Hodgkinson explains why Michael fell for Roberta: “although he did not want to be considered a snob [he] was far more comfortable with people of his own kind of background. Roberta fitted the bill here. Her father was one of the leading surgeons of his day, her background was upper-middle-class, and she spoke with the correct vowel sounds, which was always vitally important to Dillon. (p87)”. However their interests were radically different. Michael’s idea of taking out a woman was to go to a play in ancient Greek, and he enjoyed cycling/camping in Ireland. Roberta, of course, liked to race cars and fly planes. This did not bode well as a traditional relationship. There was one more thing. As Betty admitted to Hodgkinson years later, “But as far as I was concerned, it would have been two females getting married (p87)”.
Which brings us to Betty’s most aggravating trait: that no transsexual but she is the real thing. Michael Dillon is a female; Christine Jorgensen is a transvestist. And see her comment for the
Sunday Times in 1972 quoted above.
This is possibly related to something neither Hodgkinson nor Kennedy mention: Cowell’s homophobia:
“I was not a homosexual; my inclinations, as they developed, were entirely heterosexual.
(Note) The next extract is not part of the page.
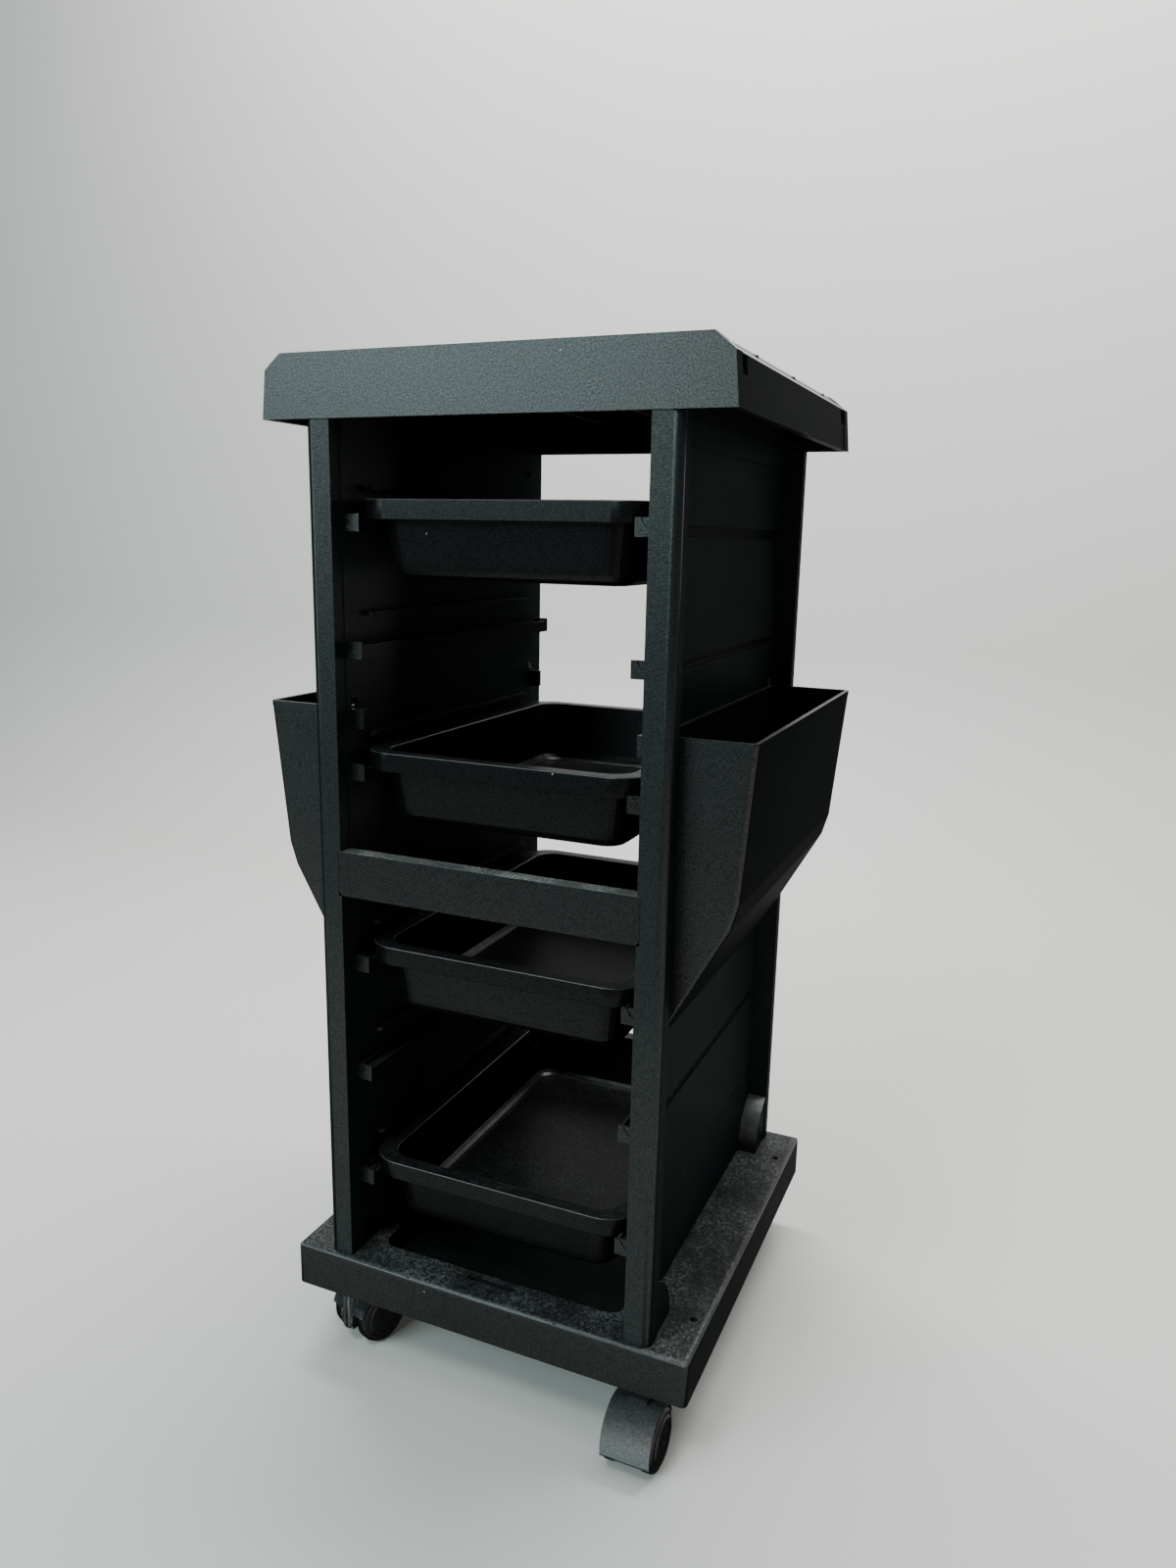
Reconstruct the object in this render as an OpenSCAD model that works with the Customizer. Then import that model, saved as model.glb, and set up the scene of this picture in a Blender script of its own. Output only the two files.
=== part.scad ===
// Rolling drawer trolley: a castered base, two side frames with runners,
// front and rear crossbars, a top cover, four lift-out drawers and two
// hang-on side pockets.
// Millimetres, +Z up. The origin is on the floor under the middle of the
// base, the front faces -Y, and right is +X.

/* [Base] */
// Width of the base across X
base_w = 371; // [364:1:390]
// Depth of the base across Y
base_d = 379; // [374:1:400]
// Height of the base skirt
base_h = 39.5; // [36:0.5:48]
// Height of the skirt's lower edge above the floor
base_z = 64; // [64:1:72]
// Radius of the base's upper edge
base_edge_r = 5; // [3:0.5:8]

/* [Frame] */
// Outside width over the posts
frame_w = 305; // [300:1:310]
// Outside depth over the posts
frame_d = 370; // [366:1:374]
// Height of the side frames
frame_h = 712.5; // [700:0.5:730]
// Width of one post seen from the front
post_w = 22.5; // [21:0.5:24]
// Depth of one post along Y
post_d = 17; // [15:0.5:20]
// Radius of a post's outer corner
post_r = 7; // [4:0.5:8]

/* [Slots] */
// Height of the lowest runner's tab
first_slot_z = 183.4; // [178:0.2:188]
// Vertical distance between two slots
slot_pitch = 99.4; // [94:0.2:100]
// Extra distance between the lower and the upper three slots
mid_gap = 66.4; // [60:0.2:70]

/* [Drawers] */
// Outside width of a drawer's rim
drawer_w = 250; // [246:1:252]
// Outside depth of a drawer's rim
drawer_d = 336; // [320:1:336]
// Height of a drawer from its bottom to its rim
drawer_h = 61; // [50:1:66]
// Plan radius of the rim's corners
drawer_r = 30; // [24:1:34]

/* [Top] */
// Width of the top cover at its lower edge
top_w = 380; // [372:1:390]
// Depth of the top cover
top_d = 373; // [372:1:380]
// Height of the top cover
top_h = 48; // [44:0.5:54]

/* [Pockets] */
// Height of a pocket's rim above the floor
pocket_top_z = 594; // [588:1:598]
// Distance of the pocket's outer wall from the middle at the rim
pocket_reach = 210; // [200:1:214]
// Length of a pocket along Y
pocket_d = 334; // [320:1:334]

/* [Casters] */
// Diameter of a wheel
wheel_dia = 50; // [48:0.5:50]
// Thickness of a wheel
wheel_t = 13; // [12:0.5:14]
// Distance of the axle behind the swivel axis
trail = 20; // [18:0.5:21]

/* [Hidden] */
$fn = 48;

plastic = "#23292b";
runner_plastic = "#2a2f31";
caster_plastic = "#2c3032";
tyre = "#151718";
steel = "#a9adb0";
wall = 3;
eps = 0.5;                    // overshoot of a cut past a face

base_top = base_z + base_h;
frame_top = base_top + frame_h;
post_x = frame_w / 2 - post_w;   // inner face of the posts
web_x = post_x - 0.5;            // inner face of the side frame's web
web_t = 3;
web_y = frame_d / 2 - post_d;    // inner ends of the posts along Y

post_skin = 2.6;
hollow_w = post_w - 2 * post_skin - 1;   // inside of a hollow post
hollow_d = post_d - 2 * post_skin;
plug_x = post_x + post_skin + hollow_w / 2;
plug_y = frame_d / 2 - post_d / 2;
screw_x = post_x + post_w / 2;   // screws that hold the side frames down
screw_y = frame_d / 2 - 38;
screw_r = 2.15;

runner_w = 15;                // from the web to the runner's inner lip
runner_h = 13.5;
runner_half = 171;            // half length of a runner
tab_t = 3;                    // thickness of a runner's stop tab
lip_x = web_x - runner_w;     // inner edge of the runners
rib_z = 19;                   // hold-down rib above the tab
rib_w = 6.5;
rib_t = 3.4;
slot_cut_h = 8.5;             // slot in the web behind a runner
groove_h = 1.6;               // groove behind the lowest runner

rim_top = 11.5;               // drawer rim above the runner's tab
front_lip_h = 15.8;           // depth of the rim's front and rear skirt
side_gap = 0.2;               // drawer flange above the stop tabs
tub_inset = 14;               // rim edge to tub wall
tub_taper = 6;
tub_fillet = 12;
tub_r = 22;
drawer_wall = 2.4;

top_edge_run = 14.5;          // chamfer of the top cover, across and down
top_edge_drop = 12;
top_draft = 3.5;
end_band = 16;                // depth of the top's proud front and rear bands
band_step = 1.4;
slot_w = 15;                  // accessory slots in the top's sides
slot_h = 13;
slot_y = 165.5;
slot_low_z = frame_top + 22;

bar_z = base_top + 335.5;
bar_h = 37.7;
bar_d = 14;
bar_half = 132.5;             // half length of a crossbar
bar_gap = 0.2;                // clearance of a crossbar in its notches
tenon_y = frame_d / 2 - 7;    // middle of the crossbars' tenons
tenon_t = 5;

tray_x = 115;                 // half width of the tray sunk in the base
tray_y = 158;
tray_depth = 22;
hole_x = 173;                 // accessory holes in the base
hole_y = 136;
hole_dia = 6;
ledge_slot_w = 45;            // slots in the front and rear ledges
ledge_slot_d = 5;

hook_y = 161;                 // pocket hooks
hook_w = 7;
hook_z = pocket_top_z - 12;   // lower edge of a hook's arm
hook_h = 10;
hook_drop = 6;                // how far a hook's nose hangs behind the web
hook_reach = 11;
lift = 8;                     // free height over a hook
knee_x = 200;
knee_z = pocket_top_z - 128;
foot_z = pocket_top_z - 240;
pocket_r = 5;                 // plan radius of a pocket's corners

stem_x = 144;                 // swivel axes of the casters
stem_y = 166;
stem_r = 5.5;
socket_z = base_z + 2;        // lower face of the caster sockets
axle_r = 3;
axle_z = wheel_dia / 2;
fit = 0.05;                   // radial running clearance
wheel_in = 9.5;               // inner face of a wheel from the caster's middle
hood_r = 28;
hood_in_r = 26;
hood_half = 21;
hood_low_z = 18;
fork_r = 8;

// heights of the six runner tabs, numbered from the top
function slot_z(i) =
    first_slot_z + (6 - i) * slot_pitch + (i <= 3 ? mid_gap : 0);
// the four casters: name, side, end and the way each one trails
casters = [["fl", -1, -1, 163], ["fr", 1, -1, 0],
           ["rl", -1, 1, 180], ["rr", 1, 1, 265]];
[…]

I was horrified and repelled by homosexual overtures, and this loathing included any boy who showed the slightest sign of being a ‘sissy.’ I could be friendly with other men, but I could not bear any form of physical contact with them. It was impossible for me to stand having someone link his arm in mine, and even shaking hands was unpleasant. (p1)”
“One thing was certain. I had not the slightest desire to swell the ranks of the gentlemen of no particular gender. It is true that I had become a little more tolerant in this direction than I had been in the past; this meant, however, that had I met one I would have refrained from actually kicking his spine up through the top of his head. (p101).”
“There is strong anthropological evidence that the basis of transvestism is, in the main, a homosexual one. It can hardly be considered a manifestation of heterosexuality. But the homosexual element is nearly always entirely unconscious, and often very deeply buried. When a transvestite strenuously denies that he has the slightest tendency in this direction, it is entirely likely that he is telling what he believes to be the truth. (p175)“ --- Cowell fails to connect this statement to his own strenuous denials.
The claim of being intersex, the non-acceptance of other transsexuals, the homophobia. Betty had much in common with the HBS movement of the early 21st century.
Lisa, who according to the autobiography was a major factor in helping Roberta to emerge, is not even mentioned in Kennedy’s retelling. She is not named as such in Hodgkinson’s biography but is presumably the flatmate whom Michael ended up taking to see Greek plays when Betty made a point of avoiding him.
How did the press get onto Roberta in 1954? Cowell tells (p159) of a journalist friend phoning up excitedly as the Jorgenson story broke to get her opinion because of her medical knowledge. Medical knowledge?! Kennedy suggests (p103) “It’s not clear who had tattled on her. Cowell herself may have been the one who leaked it.” There is another possibility. While Roberta wrote her book asserting that she passed 100% and no one would ever guess her past, she certainly would not be the last transsexual to overestimate her passing. It is quite likely that her transition was a ‘secret all over the block’, and by common consent it was not mentioned to her. The journalist phoned her on that topic precisely because he knew that she had been through the same experience.
I found Roberta’s autobiography a much better read than Kennedy’s paraphrase. She has a wry style that is quite funny at times, and has lots of good anecdotes about people she meets. That is all removed in Kennedy’s book. What Kennedy adds is that she deflates the illusion that Roberta was an XX and did not do the usual transsexual change things.